10. Cumpre,por outro lado, atentar na circunstância de que, para cumprir algumas das obrigações expressamente prescritas na lei, pode o cabeça-de-casal necessitar de proceder à movimentação de depósitos bancários da herança e, nomeadamente, ao levantamento do dinheiro depositado.

Assim sucederá, por exemplo, se algum herdeiro ou o cônjuge meeiro exigir ao cabeça-de-casal a repartição de metade dos rendimentos a que têm direito, ao abrigo do disposto no art. 2092º do Código Civil, ou na distribuição a que houver lugar após a prestação de contas (art. 2093º nº 3 daquele diploma).
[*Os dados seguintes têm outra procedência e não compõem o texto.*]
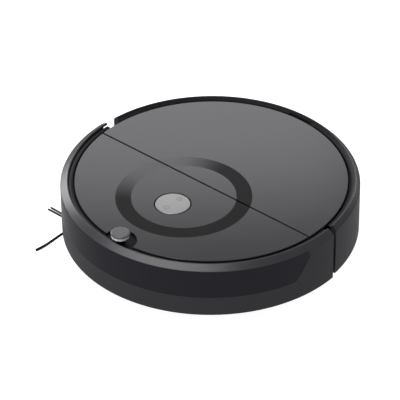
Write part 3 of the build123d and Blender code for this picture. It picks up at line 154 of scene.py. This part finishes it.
# colours and finishes by material slot: dark and light end of the colour, roughness, then what differs
FINISHES = {
    "chassis_black": (grey(0.012), grey(0.020), 0.55, {"bump": 0.25, "grain": 1500.0, "specular": 0.35}),
    "inner_black": (grey(0.008), grey(0.014), 0.5, {"bump": 0.2, "grain": 1300.0, "specular": 0.35}),
    "shell_grey": (grey(0.023), grey(0.027), 0.34, {"specular": 0.30}),
    "bumper_grey": (grey(0.023), grey(0.027), 0.32, {"specular": 0.30}),
    "plate_grey": (grey(0.048), grey(0.053), 0.22, {"spread": 0.02, "specular": 0.22, "metallic": 0.7}),
    "cap_grey": (grey(0.055), grey(0.065), 0.36, {"specular": 0.4}),
    "cover_grey": (grey(0.045), grey(0.06), 0.5, {"bump": 0.2, "grain": 1500.0, "specular": 0.4}),
    "latch_grey": (grey(0.20), grey(0.24), 0.45, {"bump": 0.15}),
    "wheel_grey": (grey(0.03), grey(0.04), 0.45, {"bump": 0.15}),
    "caster_plastic": (grey(0.02), grey(0.03), 0.4, {"bump": 0.1}),
    "button_silver": (grey(0.20), grey(0.225), 0.36, {"metallic": 0.5, "grain": 2600.0, "bump": 0.05}),
    "window_black": (grey(0.011), grey(0.013), 0.10, {"spread": 0.02, "bump": 0.0, "specular": 0.26}),
    # painted reflection: the beacon mirror is near-white with a metallic share of only 0.35, so most of its
    # brightness is painted into its colour in place of the chrome band's reflection; the metallic share gives
    # a real reflection
    "mirror_metal": (grey(0.86), grey(0.92), 0.16, {"spread": 0.04, "bump": 0.0, "metallic": 0.35}),
    "board_green": ((0.01, 0.06, 0.02, 1), (0.015, 0.09, 0.03, 1), 0.35, {}),
    "battery_wrap": ((0.01, 0.02, 0.06, 1), (0.015, 0.03, 0.08, 1), 0.3, {}),
    "motor_steel": (grey(0.35), grey(0.45), 0.3, {"metallic": 1.0, "grain": 500.0}),
    "spring_steel": (grey(0.40), grey(0.5), 0.28, {"metallic": 1.0}),
    "contact_metal": ((0.62, 0.60, 0.55, 1), (0.70, 0.68, 0.62, 1), 0.22, {"metallic": 1.0}),
    "bin_smoke": (grey(0.012), grey(0.016), 0.15, {"specular": 0.5, "bump": 0.02}),
    "filter_frame_grey": (grey(0.16), grey(0.20), 0.5, {}),
    "filter_white": ((0.62, 0.62, 0.58, 1), (0.76, 0.76, 0.72, 1), 0.9,
                     {"bump": 0.5, "grain": 2200.0, "specular": 0.2}),
    "seal_rubber": (grey(0.010), grey(0.016), 0.7, {"specular": 0.3}),
    "fin_rubber": (grey(0.035), grey(0.05), 0.6, {"bump": 0.15, "specular": 0.35}),
    "bristle_black": (grey(0.004), grey(0.007), 0.5, {"specular": 0.15}),
    "gear_white": (grey(0.60), grey(0.66), 0.4, {"specular": 0.4}),
    "tyre_black": (grey(0.012), grey(0.020), 0.8, {"bump": 0.5, "grain": 1700.0, "specular": 0.3}),
}
MATERIALS = {name: plastic(name, dark, light, roughness, **rest)
             for name, (dark, light, roughness, rest) in FINISHES.items()}


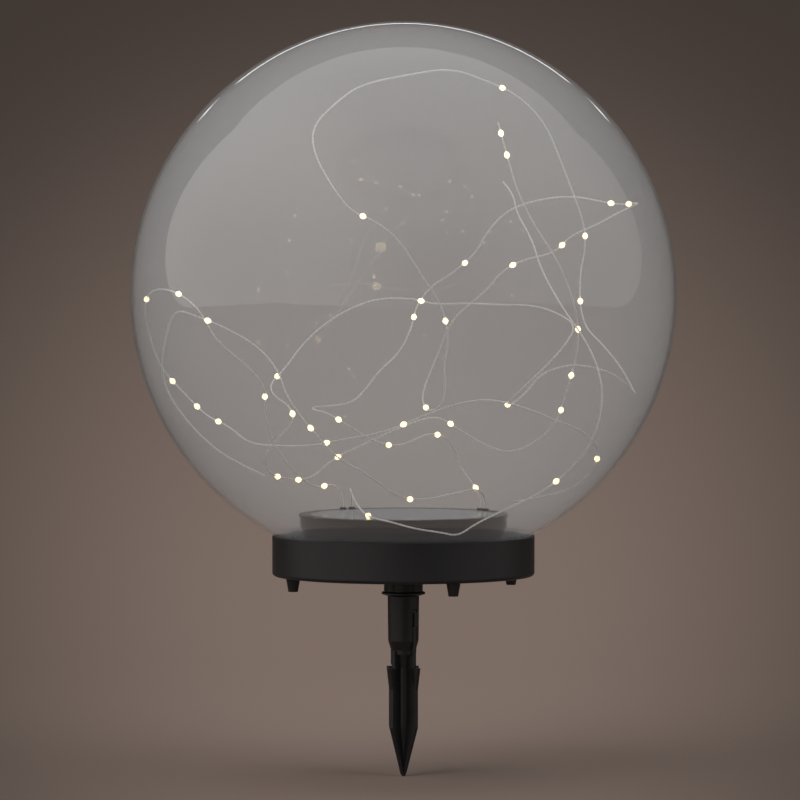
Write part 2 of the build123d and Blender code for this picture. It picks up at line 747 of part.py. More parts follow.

Em tais hipóteses terá o administrador da herança de poder movimentar os juros dos depósitos bancários que integram aquele património.

De igual modo, o cabeça-de-casal poderá dispõr dos juros (enquanto frutos civis, nos termos do disposto no art. 212º nº 2 do Código Civil) para, na medida do que for necessário, custear as despesas de funeral e sufrágios e satisfazer os encargos da administração (art. 2090º nº 2 do Código Civil).

11. A qualificação do acto em análise como de mera administração merece, ainda, a concordância de importante doutrina, como é o caso de Lopes Cardoso (loc. cít., p. 328), Rabindranath Capelo de Sousa (Lições de Direito das Sucessões, II, Coimbra, 1990, pag. 79) e Pinto Coelho (Operações de Banco, I, Lisboa, 1962, p. 87).

12. Ao Banco apenas será de exigir que verifique o cumprimento das obrigações de natureza fiscal, em obediência ao disposto no art. 136º do Código da Sisa e Imposto Sobre Sucessões e Doações.

13. Realce-se, por último, que a lei civil não descurou a questão do controlo da administração da herança por parte do cabeça-de-casal, ao consagrar o dever de prestação anual de contas perante os herdeiros (art. 2093º) e ao prever sanções para a sonegação de bens (art. 2096º).

14. Atentas as razões expostas, tenho por bem formular a presente

RECOMENDAÇÃO

no sentido de a Caixa Geral de Depósitos permitir que M. …, na qualidade de cabeça-de casal da herança deixada por óbito de M. …, movimente a conta de depósitos nº … (Agência de Pombal) mediante prova daquela qualidade e do cumprimento das obrigações fiscais.